## Exercise requirements
The lines to return are those from the one containing "Reconstruct the object in this render as an" down to the one containing "tray_floor_z = 410; // [400:1:425]", inclusive; return them exactly and nothing else.

# Start of Supplied information

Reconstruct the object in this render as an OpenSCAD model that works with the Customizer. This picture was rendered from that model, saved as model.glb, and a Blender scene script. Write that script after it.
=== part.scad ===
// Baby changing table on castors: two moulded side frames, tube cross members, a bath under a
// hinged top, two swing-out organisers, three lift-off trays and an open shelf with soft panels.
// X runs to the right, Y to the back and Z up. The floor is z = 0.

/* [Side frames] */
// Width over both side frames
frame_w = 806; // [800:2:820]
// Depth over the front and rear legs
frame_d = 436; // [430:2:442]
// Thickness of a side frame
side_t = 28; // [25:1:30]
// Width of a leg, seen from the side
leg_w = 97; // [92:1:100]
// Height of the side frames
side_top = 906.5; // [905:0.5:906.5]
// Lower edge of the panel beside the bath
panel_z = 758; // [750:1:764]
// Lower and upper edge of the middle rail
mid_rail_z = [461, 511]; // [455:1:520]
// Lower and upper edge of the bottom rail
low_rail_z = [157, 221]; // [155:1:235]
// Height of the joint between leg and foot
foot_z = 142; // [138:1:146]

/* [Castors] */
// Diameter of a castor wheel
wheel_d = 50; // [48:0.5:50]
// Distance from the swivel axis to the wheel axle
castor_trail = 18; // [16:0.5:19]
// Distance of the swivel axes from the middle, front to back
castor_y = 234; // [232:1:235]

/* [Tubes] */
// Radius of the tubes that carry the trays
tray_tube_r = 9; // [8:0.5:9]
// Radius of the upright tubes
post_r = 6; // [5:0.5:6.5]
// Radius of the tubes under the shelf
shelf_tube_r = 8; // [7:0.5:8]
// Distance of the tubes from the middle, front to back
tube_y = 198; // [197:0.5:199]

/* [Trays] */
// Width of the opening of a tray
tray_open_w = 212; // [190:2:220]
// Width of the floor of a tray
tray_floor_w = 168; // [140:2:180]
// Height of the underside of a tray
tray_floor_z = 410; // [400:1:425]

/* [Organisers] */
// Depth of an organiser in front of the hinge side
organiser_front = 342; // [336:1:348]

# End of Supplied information
# Start of Supplied information

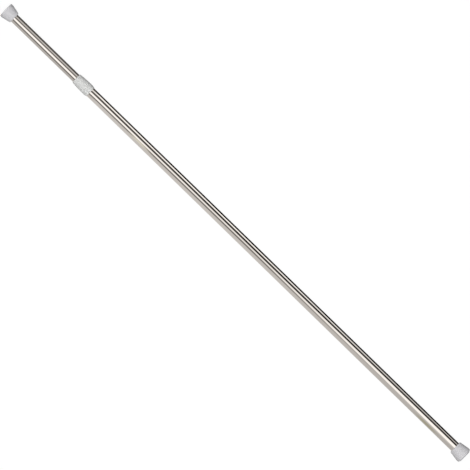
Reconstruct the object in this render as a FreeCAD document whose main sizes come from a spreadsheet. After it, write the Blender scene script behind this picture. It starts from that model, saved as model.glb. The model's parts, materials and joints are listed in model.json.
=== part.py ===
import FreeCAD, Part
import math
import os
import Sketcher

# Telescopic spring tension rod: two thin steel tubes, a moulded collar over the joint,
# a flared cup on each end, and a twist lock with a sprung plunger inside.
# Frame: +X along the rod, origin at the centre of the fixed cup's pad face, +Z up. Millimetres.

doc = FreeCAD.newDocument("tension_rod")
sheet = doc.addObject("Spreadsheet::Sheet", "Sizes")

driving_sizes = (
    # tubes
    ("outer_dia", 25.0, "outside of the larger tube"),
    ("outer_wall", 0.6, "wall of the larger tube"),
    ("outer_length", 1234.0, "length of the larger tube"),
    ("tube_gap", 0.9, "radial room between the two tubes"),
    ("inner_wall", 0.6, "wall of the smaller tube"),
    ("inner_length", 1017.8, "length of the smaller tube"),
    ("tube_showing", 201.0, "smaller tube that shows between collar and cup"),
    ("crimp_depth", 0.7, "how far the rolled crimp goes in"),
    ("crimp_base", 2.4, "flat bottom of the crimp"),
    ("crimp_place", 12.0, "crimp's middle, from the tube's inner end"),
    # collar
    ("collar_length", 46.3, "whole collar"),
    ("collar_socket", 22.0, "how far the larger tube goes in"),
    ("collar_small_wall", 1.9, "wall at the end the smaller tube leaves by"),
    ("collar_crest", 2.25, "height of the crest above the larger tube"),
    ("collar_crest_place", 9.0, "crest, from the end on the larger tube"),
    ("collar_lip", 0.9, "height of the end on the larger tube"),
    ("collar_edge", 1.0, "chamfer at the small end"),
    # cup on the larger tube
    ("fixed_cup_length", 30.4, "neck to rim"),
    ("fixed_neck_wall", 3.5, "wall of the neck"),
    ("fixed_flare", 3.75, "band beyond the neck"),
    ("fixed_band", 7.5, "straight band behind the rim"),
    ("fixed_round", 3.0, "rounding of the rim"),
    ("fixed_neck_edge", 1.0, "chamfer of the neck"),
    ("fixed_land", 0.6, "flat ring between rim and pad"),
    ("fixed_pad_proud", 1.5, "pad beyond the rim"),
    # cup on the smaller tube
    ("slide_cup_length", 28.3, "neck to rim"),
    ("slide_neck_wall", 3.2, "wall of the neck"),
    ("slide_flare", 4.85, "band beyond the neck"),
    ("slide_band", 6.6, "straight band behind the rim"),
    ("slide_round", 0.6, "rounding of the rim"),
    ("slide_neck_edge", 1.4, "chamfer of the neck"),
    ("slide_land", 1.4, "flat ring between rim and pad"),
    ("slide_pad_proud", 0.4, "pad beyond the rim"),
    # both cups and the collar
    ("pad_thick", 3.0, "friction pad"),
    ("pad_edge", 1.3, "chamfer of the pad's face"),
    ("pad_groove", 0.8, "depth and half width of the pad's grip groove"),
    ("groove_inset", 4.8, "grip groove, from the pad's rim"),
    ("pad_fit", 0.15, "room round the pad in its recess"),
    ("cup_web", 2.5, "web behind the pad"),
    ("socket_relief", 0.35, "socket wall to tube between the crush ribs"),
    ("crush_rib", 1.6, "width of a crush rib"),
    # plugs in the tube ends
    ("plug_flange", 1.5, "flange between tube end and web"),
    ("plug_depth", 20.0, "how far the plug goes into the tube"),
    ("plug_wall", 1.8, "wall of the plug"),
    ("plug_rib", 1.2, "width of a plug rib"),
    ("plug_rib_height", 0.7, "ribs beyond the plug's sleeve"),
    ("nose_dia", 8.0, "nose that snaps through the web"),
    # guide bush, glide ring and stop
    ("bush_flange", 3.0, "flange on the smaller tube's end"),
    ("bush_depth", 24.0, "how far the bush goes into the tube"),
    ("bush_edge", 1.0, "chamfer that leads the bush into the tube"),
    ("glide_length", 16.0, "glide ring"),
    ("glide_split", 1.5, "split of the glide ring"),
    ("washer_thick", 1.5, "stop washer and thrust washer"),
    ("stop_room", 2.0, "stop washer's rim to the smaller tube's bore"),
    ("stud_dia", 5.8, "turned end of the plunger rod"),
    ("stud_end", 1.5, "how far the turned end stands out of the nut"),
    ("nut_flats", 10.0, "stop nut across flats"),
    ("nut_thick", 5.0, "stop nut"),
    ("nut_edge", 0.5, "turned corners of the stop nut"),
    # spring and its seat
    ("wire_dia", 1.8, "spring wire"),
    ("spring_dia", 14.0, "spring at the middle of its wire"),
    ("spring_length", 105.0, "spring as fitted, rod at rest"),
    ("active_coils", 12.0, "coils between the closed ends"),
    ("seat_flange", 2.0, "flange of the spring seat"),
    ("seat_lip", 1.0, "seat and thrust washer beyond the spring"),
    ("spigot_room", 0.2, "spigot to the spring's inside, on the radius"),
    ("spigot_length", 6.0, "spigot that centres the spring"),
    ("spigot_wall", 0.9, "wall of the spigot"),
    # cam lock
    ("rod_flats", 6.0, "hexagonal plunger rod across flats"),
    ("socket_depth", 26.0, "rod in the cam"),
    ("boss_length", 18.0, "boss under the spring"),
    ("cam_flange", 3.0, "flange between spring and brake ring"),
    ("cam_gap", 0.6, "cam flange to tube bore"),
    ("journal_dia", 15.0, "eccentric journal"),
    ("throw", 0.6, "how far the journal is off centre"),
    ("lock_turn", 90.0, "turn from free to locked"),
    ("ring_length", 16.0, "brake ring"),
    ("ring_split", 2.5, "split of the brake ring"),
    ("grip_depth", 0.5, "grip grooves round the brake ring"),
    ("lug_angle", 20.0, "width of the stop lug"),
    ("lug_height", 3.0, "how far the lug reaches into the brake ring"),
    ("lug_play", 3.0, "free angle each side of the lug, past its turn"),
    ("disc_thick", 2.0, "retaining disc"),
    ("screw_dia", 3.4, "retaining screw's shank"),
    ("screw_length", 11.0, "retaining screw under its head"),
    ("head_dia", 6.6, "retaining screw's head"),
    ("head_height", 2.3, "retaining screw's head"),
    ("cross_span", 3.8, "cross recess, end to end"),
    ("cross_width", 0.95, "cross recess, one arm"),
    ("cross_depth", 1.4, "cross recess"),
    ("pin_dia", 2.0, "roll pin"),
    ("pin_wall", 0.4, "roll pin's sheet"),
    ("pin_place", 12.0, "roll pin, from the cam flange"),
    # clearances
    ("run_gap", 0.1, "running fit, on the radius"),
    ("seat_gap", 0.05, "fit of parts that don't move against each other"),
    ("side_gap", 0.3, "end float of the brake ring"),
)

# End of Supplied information

## The result
Reconstruct the object in this render as an OpenSCAD model that works with the Customizer. This picture was rendered from that model, saved as model.glb, and a Blender scene script. Write that script after it.
=== part.scad ===
// Baby changing table on castors: two moulded side frames, tube cross members, a bath under a
// hinged top, two swing-out organisers, three lift-off trays and an open shelf with soft panels.
// X runs to the right, Y to the back and Z up. The floor is z = 0.

/* [Side frames] */
// Width over both side frames
frame_w = 806; // [800:2:820]
// Depth over the front and rear legs
frame_d = 436; // [430:2:442]
// Thickness of a side frame
side_t = 28; // [25:1:30]
// Width of a leg, seen from the side
leg_w = 97; // [92:1:100]
// Height of the side frames
side_top = 906.5; // [905:0.5:906.5]
// Lower edge of the panel beside the bath
panel_z = 758; // [750:1:764]
// Lower and upper edge of the middle rail
mid_rail_z = [461, 511]; // [455:1:520]
// Lower and upper edge of the bottom rail
low_rail_z = [157, 221]; // [155:1:235]
// Height of the joint between leg and foot
foot_z = 142; // [138:1:146]

/* [Castors] */
// Diameter of a castor wheel
wheel_d = 50; // [48:0.5:50]
// Distance from the swivel axis to the wheel axle
castor_trail = 18; // [16:0.5:19]
// Distance of the swivel axes from the middle, front to back
castor_y = 234; // [232:1:235]

/* [Tubes] */
// Radius of the tubes that carry the trays
tray_tube_r = 9; // [8:0.5:9]
// Radius of the upright tubes
post_r = 6; // [5:0.5:6.5]
// Radius of the tubes under the shelf
shelf_tube_r = 8; // [7:0.5:8]
// Distance of the tubes from the middle, front to back
tube_y = 198; // [197:0.5:199]

/* [Trays] */
// Width of the opening of a tray
tray_open_w = 212; // [190:2:220]
// Width of the floor of a tray
tray_floor_w = 168; // [140:2:180]
// Height of the underside of a tray
tray_floor_z = 410; // [400:1:425]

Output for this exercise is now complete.